E L’Italia? Su Repubblica l’economista americano definisce il nostro rischio: “Gli stranded asset sono i combustibili fossili che rimarranno nel sottosuolo a causa della caduta della domanda e dell’abbandono delle relative infrastrutture. Paesi dipendenti dai fossili come l’Italia saranno presi fra due fuochi: il crollo del prezzo delle rinnovabili da una parte e gli stranded asset fossili dall’altra. Il mercato detta legge e i governi di tutto il mondo dovranno adattarsi rapidamente se vogliono sopravvivere e prosperare”.

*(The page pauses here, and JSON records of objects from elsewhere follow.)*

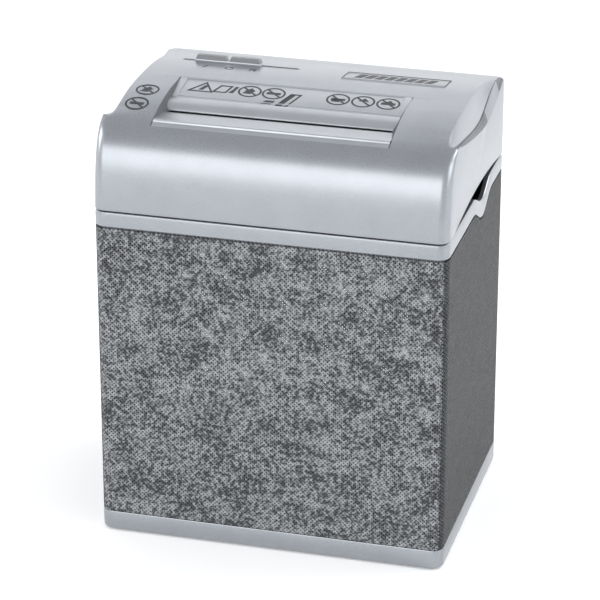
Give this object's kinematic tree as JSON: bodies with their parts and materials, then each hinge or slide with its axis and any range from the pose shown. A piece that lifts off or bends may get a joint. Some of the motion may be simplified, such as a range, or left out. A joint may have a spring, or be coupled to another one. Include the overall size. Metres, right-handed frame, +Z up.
{
  "type": "paper shredder",
  "caption": "Personal paper shredder: a silver cutting head that lifts off a rectangular steel mesh waste bin, with a paper slot and a slide switch on top.",
  "frame": {"origin": "on the floor under the middle of the bin", "axes": "+Z up; +Y towards the back, with the paper slot near the front at -Y; +X to the right for someone facing the front"},
  "size_m": [0.2396, 0.18, 0.3047],
  "materials": {
    "silver_plastic": "satin silver",
    "guide_plastic": "satin silver",
    "black_plastic": "matte",
    "switch_plastic": "satin",
    "rubber": "matte",
    "mesh_steel": "grey painted mesh",
    "plate_steel": "plain",
    "bright_steel": "bright",
    "bush_bronze": "plain",
    "gear_nylon": "plain",
    "motor_zinc": "zinc plated",
    "board_green": "coated",
    "plunger_red": "glossy",
    "capacitor_yellow": "matte"
  },
  "bodies": {
    "bin": {"base_tray": "silver_plastic", "bin_mesh": "mesh_steel", "bin_rim": "silver_plastic", "foot_front_left": "rubber", "foot_front_right": "rubber", "foot_rear_left": "rubber", "foot_rear_right": "rubber"},
    "knob": {"switch_knob": "switch_plastic"},
    "sensor": {"sensor_lever": "black_plastic"},
    "interlock": {"interlock_plunger": "plunger_red"},
    "rear_drum": {"cutter_drum_rear": "bright_steel", "sync_gear_rear": "bright_steel", "drive_gear": "gear_nylon"},
    "front_drum": {"cutter_drum_front": "bright_steel", "sync_gear_front": "bright_steel"},
    "gear_2": {"reduction_gear_2": "gear_nylon"},
    "gear_1": {"reduction_gear_1": "gear_nylon"},
    "rotor": {"motor_shaft": "bright_steel", "motor_pinion": "bright_steel"},
    "head": {"top_cover": "silver_plastic", "badge_plate": "guide_plastic", "cord_gland": "black_plastic", "entry_panel": "guide_plastic", "front_guide": "guide_plastic", "mode_switch": "black_plastic", "lower_housing": "black_plastic", "cover_screw_1": "bright_steel", "cover_screw_2": "bright_steel", "cover_screw_3": "bright_steel", "cover_screw_4": "bright_steel", "bush_front_left": "bush_bronze", "bush_front_right": "bush_bronze", "bush_rear_left": "bush_bronze", "bush_rear_right": "bush_bronze", "frame_plate_left": "plate_steel", "frame_plate_right": "plate_steel", "gear_plate": "plate_steel", "tie_rod_front": "plate_steel", "tie_rod_rear": "plate_steel", "tie_rod_upper": "plate_steel", "stripper_comb_front": "black_plastic", "stripper_comb_rear": "black_plastic", "gear_axle_1": "bright_steel", "gear_axle_2": "bright_steel", "motor": "motor_zinc", "motor_screw_1": "bright_steel", "motor_screw_2": "bright_steel", "control_board": "board_green", "relay": "black_plastic", "suppression_capacitor": "capacitor_yellow", "sensor_pin": "bright_steel", "sensor_switch": "black_plastic", "interlock_switch": "black_plastic"}
  },
  "joints": [
    {"name": "head_lift", "type": "slide", "parent": "bin", "child": "head", "axis": [0, 0, 1], "range_m": [0, 0.1]},
    {"name": "switch_slide", "type": "slide", "parent": "head", "child": "knob", "axis": [1, 0, 0], "range_m": [-0.0165, 0.0165]},
    {"name": "sensor_hinge", "type": "hinge", "parent": "head", "child": "sensor", "pos_m": [-0.01, -0.0371, 0.2817], "axis": [1, 0, 0], "range_deg": [0, 25], "stiffness_Nm_per_rad": 0.0004, "springref_deg": -34.38},
    {"name": "interlock_slide", "type": "slide", "parent": "head", "child": "interlock", "axis": [0, 0, 1], "range_m": [0, 0.0025], "stiffness_N_per_m": 30, "springref_m": -0.006},
    {"name": "rear_drum_spin", "type": "hinge", "parent": "head", "child": "rear_drum", "pos_m": [0, -0.0331, 0.25], "axis": [1, 0, 0], "continuous": true},
    {"name": "front_drum_spin", "type": "hinge", "parent": "head", "child": "front_drum", "pos_m": [0, -0.0591, 0.25], "axis": [1, 0, 0], "continuous": true},
    {"name": "gear_2_spin", "type": "hinge", "parent": "head", "child": "gear_2", "pos_m": [0, -0.0058, 0.24504], "axis": [1, 0, 0], "continuous": true},
    {"name": "gear_1_spin", "type": "hinge", "parent": "head", "child": "gear_1", "pos_m": [0, 0.01729, 0.25998], "axis": [1, 0, 0], "continuous": true},
    {"name": "rotor_spin", "type": "hinge", "parent": "head", "child": "rotor", "pos_m": [0, 0.044, 0.25598], "axis": [1, 0, 0], "continuous": true}
  ],
  "couplings": [
    {"joint": "front_drum_spin", "follows": "rear_drum_spin", "ratio": -1},
    {"joint": "gear_2_spin", "follows": "rear_drum_spin", "ratio": -2.3636},
    {"joint": "gear_1_spin", "follows": "rear_drum_spin", "ratio": 6.303},
    {"joint": "rotor_spin", "follows": "rear_drum_spin", "ratio": -27.733}
  ]
}
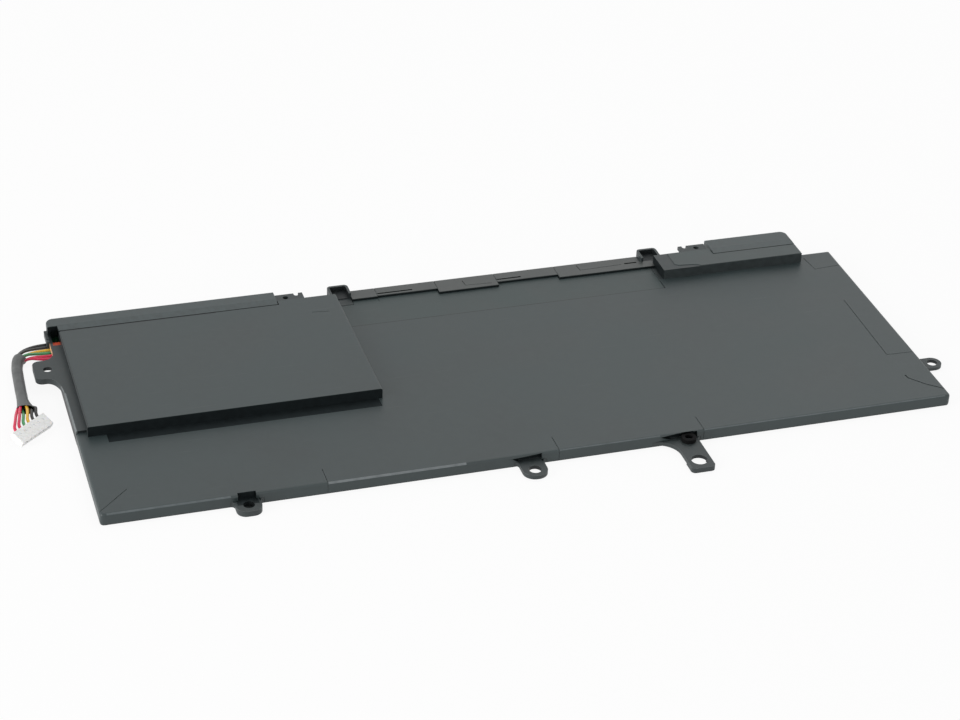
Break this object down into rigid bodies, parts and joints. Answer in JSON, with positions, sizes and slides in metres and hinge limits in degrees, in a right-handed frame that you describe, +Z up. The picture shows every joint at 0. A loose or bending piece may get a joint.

Jeremy Rifkin, nato a Denver nel 1943, economista, sociologo e saggista, è uno dei più brillanti pensatori del nostro tempo. Attivista del movimento pacifista statunitense negli anni sessanta e settanta, ha fondato, nel 1969, la Citizens Commission con l'intento di rendere noti i crimini di guerra commessi dagli americani durante la guerra del Vietnam. È fondatore e presidente della Foundation on Economic Trends (FOET) e presidente della Greenhouse Crisis Foundation. Consigliere molto ascoltato all’interno dell’Unione Europea e della Repubblica Popolare Cinese, Rifkin insegna alla Warthon School dell'Università di Pennsylvania il rapporto fra l'evoluzione della scienza e della tecnologia e lo sviluppo economico, l'ambiente e la cultura.
 
Jeremy Rifkin, Un Green New Deal globale. Il crollo della civiltà dei combustibili fossili entro il 2028 e l’audace piano economico per salvare la Terra, Mondadori, 2020.